Jar I kinda came to the same conclusion... you saw my post about getting hit on my eval for absences due to VA appts... while trivial to me its a big deal... re: they sent me over but don't want me to get better?

This morning my alarm went off... I took Nala out to pee... while out there I decided hell, Imma get knocked the same for a half day absence as a whole.. so why not take the whole and enjoy myself best I can? Nic and I are going to an Indian Buffet and shopping the thrift stores after my appt... If anything that is therapy in itself...

I'm to the point I dont even wanna fight the fight to get rated for this... I have heard too many horror stories here... figure at least getting treated and enjoying the moments I can right now is the best I can do...
 
Yesterday at the gym I was having a discussion with a Nam fart about the young guys returning. We were saying how the young ones have a way better opportunity to adjust to life due to awareness and the inroads that have been taken with regards to PTSD.

Then this 'COCK' arrived on the scene. An ex grunt who believes he knows all. Well, this 'COCK' (thought I would highlight that), so as I was saying, he proceeded to tell me and Bill (the Nam Fart) that he and the young guys have it way worse than the Nam guys and refused to believe that the young fella's have a better chance at adjusting to their symptoms and leading a semi-normal life.

He almost wore the 15 kg dumbell I was holding as an ornament!!!!!!!!!!!!!!!!!!!!!!!!!!!!!!!!! COCK
 
Yesterday at the gym I was having a discussion with a Nam fart about the young guys returning. We were saying how the young ones have a way better opportunity to adjust to life due to awareness and the inroads that have been taken with regards to PTSD.

Then this 'COCK' arrived on the scene. An ex grunt who believes he knows all. Well, this 'COCK' (thought I would highlight that), so as I was saying, he proceeded to tell me and Bill (the Nam Fart) that he and the young guys have it way worse than the Nam guys and refused to believe that the young fella's have a better chance at adjusting to their symptoms and leading a semi-normal life.

He almost wore the 15 kg dumbell I was holding as an ornament!!!!!!!!!!!!!!!!!!!!!!!!!!!!!!!!! COCK
What a dick bag. It's the Nam veteran's that have help set the ground work for all the positive changes that have happened in the last decade(even more before then.)

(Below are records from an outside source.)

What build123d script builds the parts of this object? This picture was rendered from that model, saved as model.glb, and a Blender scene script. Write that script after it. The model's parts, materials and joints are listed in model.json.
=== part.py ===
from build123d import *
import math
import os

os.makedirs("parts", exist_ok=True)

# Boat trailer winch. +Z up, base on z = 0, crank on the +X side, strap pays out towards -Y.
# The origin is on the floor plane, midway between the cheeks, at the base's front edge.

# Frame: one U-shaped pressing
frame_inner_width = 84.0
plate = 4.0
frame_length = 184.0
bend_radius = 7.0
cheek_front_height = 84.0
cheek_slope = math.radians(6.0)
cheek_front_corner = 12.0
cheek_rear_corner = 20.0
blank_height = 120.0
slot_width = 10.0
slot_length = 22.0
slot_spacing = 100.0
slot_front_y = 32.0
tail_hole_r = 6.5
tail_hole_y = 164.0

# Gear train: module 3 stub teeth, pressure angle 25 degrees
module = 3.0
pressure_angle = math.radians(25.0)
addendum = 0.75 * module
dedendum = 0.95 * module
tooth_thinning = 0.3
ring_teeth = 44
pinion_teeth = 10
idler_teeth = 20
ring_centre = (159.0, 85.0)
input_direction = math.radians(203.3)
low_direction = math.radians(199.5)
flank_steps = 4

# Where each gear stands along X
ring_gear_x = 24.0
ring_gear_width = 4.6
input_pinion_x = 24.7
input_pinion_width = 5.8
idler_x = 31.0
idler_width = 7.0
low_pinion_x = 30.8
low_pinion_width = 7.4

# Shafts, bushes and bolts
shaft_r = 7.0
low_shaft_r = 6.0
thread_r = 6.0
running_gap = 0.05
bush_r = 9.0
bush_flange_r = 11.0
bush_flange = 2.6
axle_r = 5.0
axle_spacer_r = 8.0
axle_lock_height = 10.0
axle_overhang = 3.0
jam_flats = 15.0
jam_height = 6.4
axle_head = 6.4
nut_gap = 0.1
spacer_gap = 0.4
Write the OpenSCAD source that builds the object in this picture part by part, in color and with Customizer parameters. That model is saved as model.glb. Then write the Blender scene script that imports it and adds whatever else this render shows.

I'm at the veteran's hospital once a week, working on my free time, and 80% of the people I help are Nam veteran's. And my supervisor is a Nam Veteran with PTSD. He's been there to talk to me and help me with my issues. And I have a friend who served in the SF in Nam, who helped me when I came back. Pisses me off that Nam veteran's had to suffer so much and receive little to no help for decades. I can't image how out of control I would be if there was zero help out there for me.
 
Well first, Thanks Guys for coming to our defense. It's appreciated.

There really is no group that 'had it harder then ________'. Every theater of war since WW2 has been different. The only thing that's the same is that people die. To some guys EVERYTHING is a pissing contest. You don't know what his issues are or how he has to deal with them. Pretty much sounds like a dick, though.

We're from all over the world and have fought in many different places and at many different times. Perhaps the only things that brought us together here and has given us a better understanding is the fact that we're all vets and have PTSD.

Jar
 
The guy did not even let us finish. We were about to say that nobody is worse off 'PTSD' wise than anyone else. And unlike WWII, when your in the theater of battle, nowhere is safe.

The only difference between Nam veterans and the present day veteran is that PTSD is starting to not have a stigma about it.